It’s time for action to sort out helipad consents
Helicopters and helipads, the disturbance they cause, the ear-shattering intrusion on neighbours’ quiet enjoyment of their homes and properties has been a problem on Waiheke for well over ten years now, especially problematic over the summer holiday period.
Waiheke is not alone. There have also been several high profile cases in recent years on the city mainland notably in Herne Bay and Westmere where neighbours and residents’ associations have battled (and are still battling) resource consents for private helipads for ‘rich-listers’. And even on remote Great Barrier Island over the last two years or so, there has been a rash of helipad consents, 10 granted on the island, much to the dismay of neighbours and the Aotea-Great Barrier Local Board. What these places have in common is that they are all located within the Waitematā and Gulf ward which I represent. What they don’t have in common is that Waiheke and Barrier are covered by the still operative Hauraki Gulf Islands District Plan (HGIDP) while Waitematā is covered of by the Auckland Unitary Plan (AUP). A further complication is that for the islands, helipads are deemd ‘restricted discretionary activities’ almost as it were ‘as of right’, whereas in the AUP the activity is ‘non-complying’ which means permissible but with a high degree of regulator scrutiny. In other words helipads are less restricted on the islands than in the city. This apparently deliberately so as the planners at the time felt a permissive approach would promote tourism. Despite these differences, public opposition to helipads is just as strong in the city as it is on the islands. The problem will not go away and unless something is done about it is surely only going to get worse.

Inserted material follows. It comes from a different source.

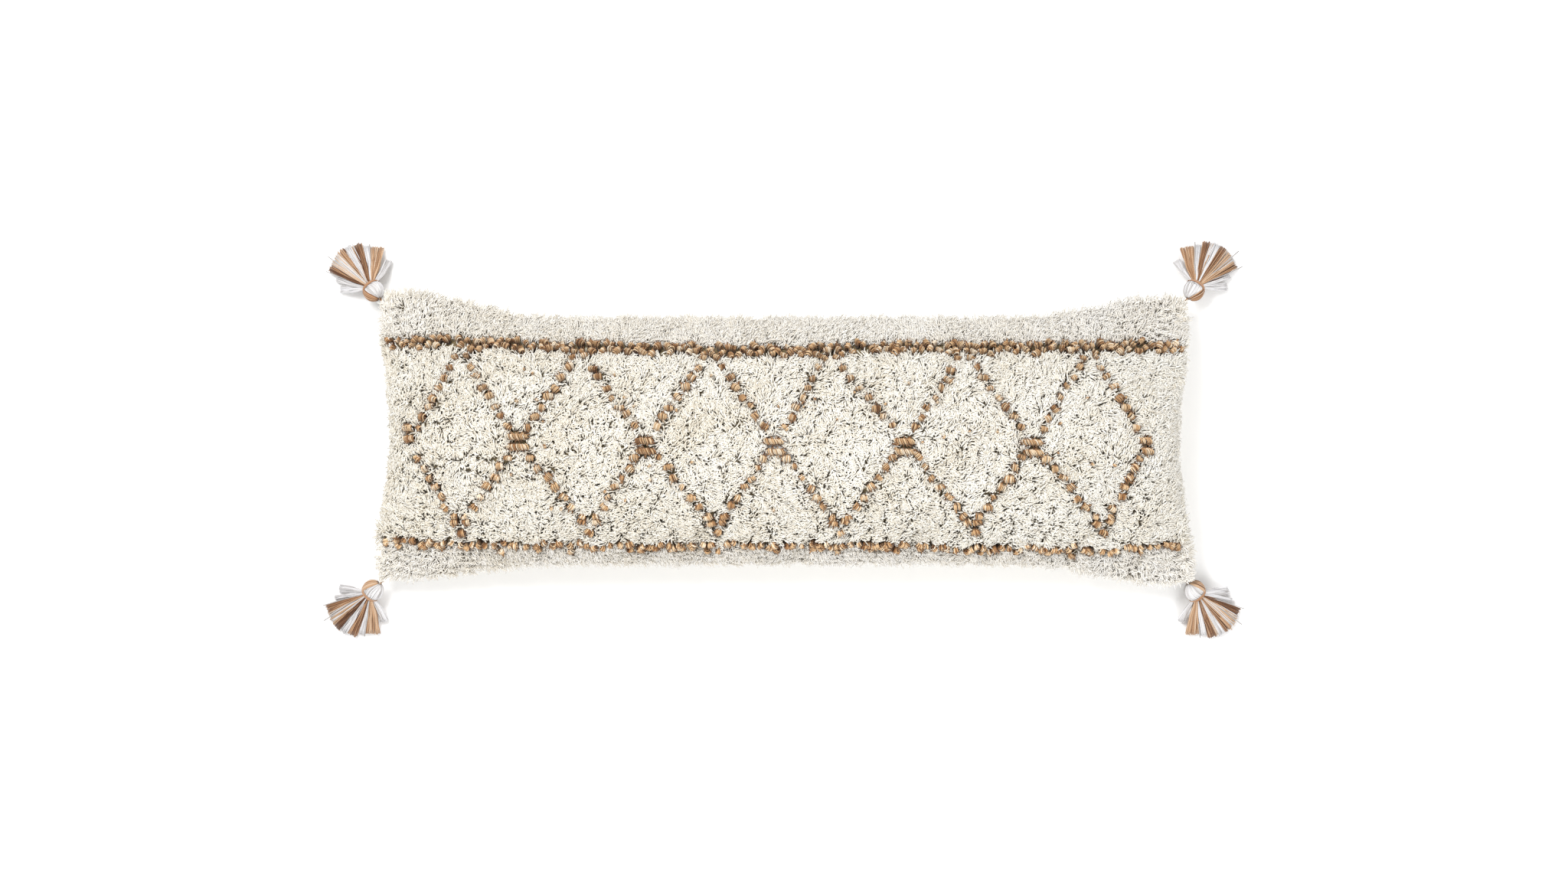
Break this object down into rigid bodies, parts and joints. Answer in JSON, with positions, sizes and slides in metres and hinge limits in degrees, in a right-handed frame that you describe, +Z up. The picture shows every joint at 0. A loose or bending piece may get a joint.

Last March, I managed to get a resolution passed at the Planning, Environment and Parks committee which requested officers to report back on how a plan change making new helipads a prohibited activity in the Hauraki Gulf Islands District Plan and the Auckland Unitary Plan could be provided for in the council budget. It was an opening shot and it was carried 14 votes to six.
I should point out that budgeting is never an issue when it comes to plan changes that council officers want or support. Concerns about or even mention of the budget in my experience only becomes an issue when management wishes to put a damper such initiatives. But as it turns out, despite the clear direction of the resolution, officers have slow-walked any response.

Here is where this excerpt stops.